-- Dataset rows --

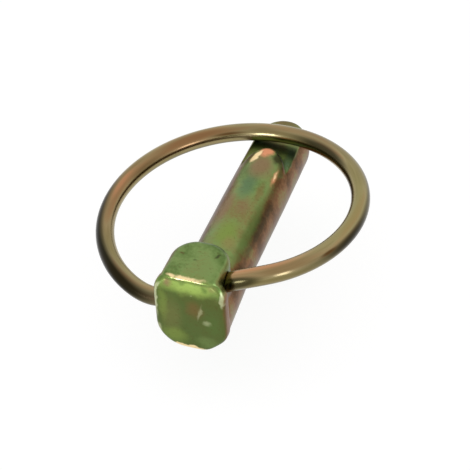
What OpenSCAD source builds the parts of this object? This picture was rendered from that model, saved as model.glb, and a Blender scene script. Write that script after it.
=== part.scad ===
// Linch pin: a forged pin with a square-shouldered head, and a sprung wire
// ring that swings in a slanted cross hole and snaps shut on a flat at the tip.
//
// Frame: +Y runs along the shank towards the tip, +Z points to the side that
// the ring closes on, +X is to the right. The origin is on the shank's axis,
// where the neck ends and the full-size round begins.

/* [Shank] */
// Diameter of the round shank
shank_d = 10; // [8:0.5:12]
// Length of the shank, from the end of the neck to the tip
shank_len = 35.5; // [30:0.5:44]
// Length of the full-size round, which bears in a hole
bearing_len = 18; // [14:0.25:18.25]
// Narrowing of the radius between there and the tip
lead_in = 0.1; // [0.05:0.01:0.3]
// Length over which the tip narrows
tip_len = 4.7; // [3:0.1:7]
// Diameter of the tip's blunt end
tip_d = 5.5; // [3:0.1:7]

/* [Ring seat] */
// Height of the flat above the shank's axis
flat_h = 2.95; // [2.4:0.05:3.6]
// Length of the flat, from the tip to the crown of its arched end
flat_len = 9.75; // [8:0.25:12]
// Length of the arched end, from its crown to where its sides run straight
arch_len = 7.25; // [5:0.25:9]
// Radius of the arch at its crown
crown_r = 2.25; // [1.7:0.05:2.6]
// Radius that rolls the arch's top edge over
crown_roll = 1.6; // [0.5:0.1:1.6]

/* [Head] */
// Width of the head's front plate
plate_w = 11.4; // [10.5:0.1:13]
// Thickness of the front plate
plate_t = 2; // [1.6:0.1:2.6]
// Step from the land down to the top of the plate's shoulders
plate_step = 0.3; // [0.1:0.05:1]
// Radius of the plate's two upper corners
plate_top_r = 3.4; // [1.5:0.1:4]
// Radius of the plate's two lower corners
plate_low_r = 4.6; // [2.5:0.05:5.2]
// Height of the head above the shank's axis
head_top = 9.5; // [9.3:0.1:12]
// Depth of the head below the shank's axis
head_low = 5.05; // [5.05:0.05:6]
// Length of the head, from its front face to the back of its land
head_len = 9.5; // [8:0.1:11]
// Radius that rounds the edge of the front face
head_round = 0.8; // [0.3:0.05:1.1]
// Width of the block behind the plate
block_w = 9.3; // [8.5:0.1:10]
// Radius that rounds the edge of the land, on top of the block
land_round = 1.5; // [0.5:0.05:1.7]
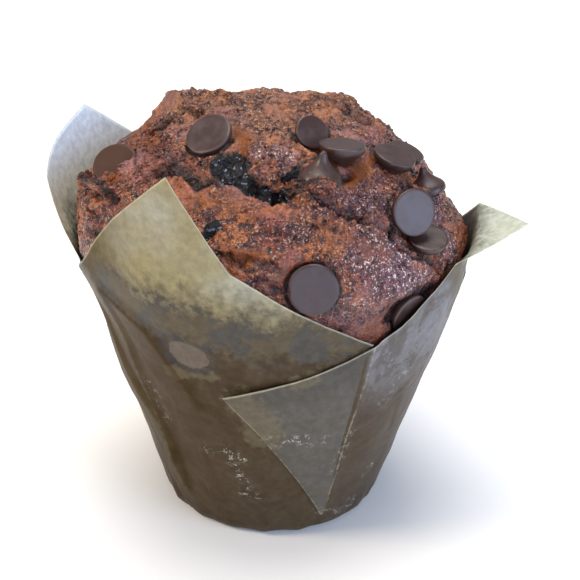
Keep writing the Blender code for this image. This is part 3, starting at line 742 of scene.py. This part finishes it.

-- Task to carry out --
In the entries above, count each line with "from"; reply with the total only.

-- Complete output --
6